Exercise objective: Write the material out again, line by line, exactly as it is.

Supplied information:
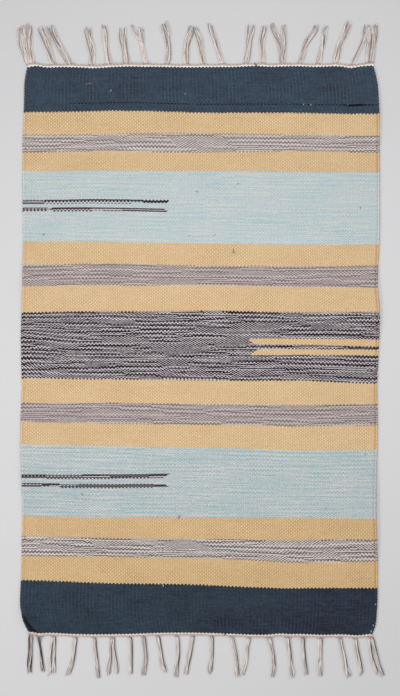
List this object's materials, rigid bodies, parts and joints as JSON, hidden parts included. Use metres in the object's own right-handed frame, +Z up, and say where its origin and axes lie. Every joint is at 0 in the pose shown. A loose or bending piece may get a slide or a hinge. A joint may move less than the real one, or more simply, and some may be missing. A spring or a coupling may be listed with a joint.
{
  "type": "kilim rug",
  "caption": "Flat-woven cotton kilim rug with weft bands, short inlaid bars, cream twined ends and a fringe of loose warp bunches.",
  "frame": {"origin": "on the floor under the middle of the rug, fringe included", "axes": "+Z up from the floor, +Y along the warps towards the far end, +X across towards the right selvedge"},
  "size_m": [0.6146, 1.0998, 0.0085],
  "materials": {
    "weft_cotton": "matt ribbed cotton weave",
    "warp_cotton": "undyed twisted cotton yarn"
  },
  "bodies": {
    "root": {"field": "weft_cotton", "fringe_back": "warp_cotton", "fringe_front": "warp_cotton"}
  },
  "joints": []
}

Reply to the exercise:
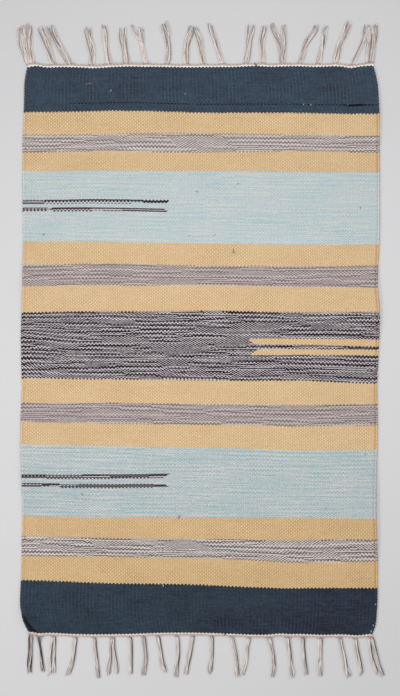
List this object's materials, rigid bodies, parts and joints as JSON, hidden parts included. Use metres in the object's own right-handed frame, +Z up, and say where its origin and axes lie. Every joint is at 0 in the pose shown. A loose or bending piece may get a slide or a hinge. A joint may move less than the real one, or more simply, and some may be missing. A spring or a coupling may be listed with a joint.
{
  "type": "kilim rug",
  "caption": "Flat-woven cotton kilim rug with weft bands, short inlaid bars, cream twined ends and a fringe of loose warp bunches.",
  "frame": {"origin": "on the floor under the middle of the rug, fringe included", "axes": "+Z up from the floor, +Y along the warps towards the far end, +X across towards the right selvedge"},
  "size_m": [0.6146, 1.0998, 0.0085],
  "materials": {
    "weft_cotton": "matt ribbed cotton weave",
    "warp_cotton": "undyed twisted cotton yarn"
  },
  "bodies": {
    "root": {"field": "weft_cotton", "fringe_back": "warp_cotton", "fringe_front": "warp_cotton"}
  },
  "joints": []
}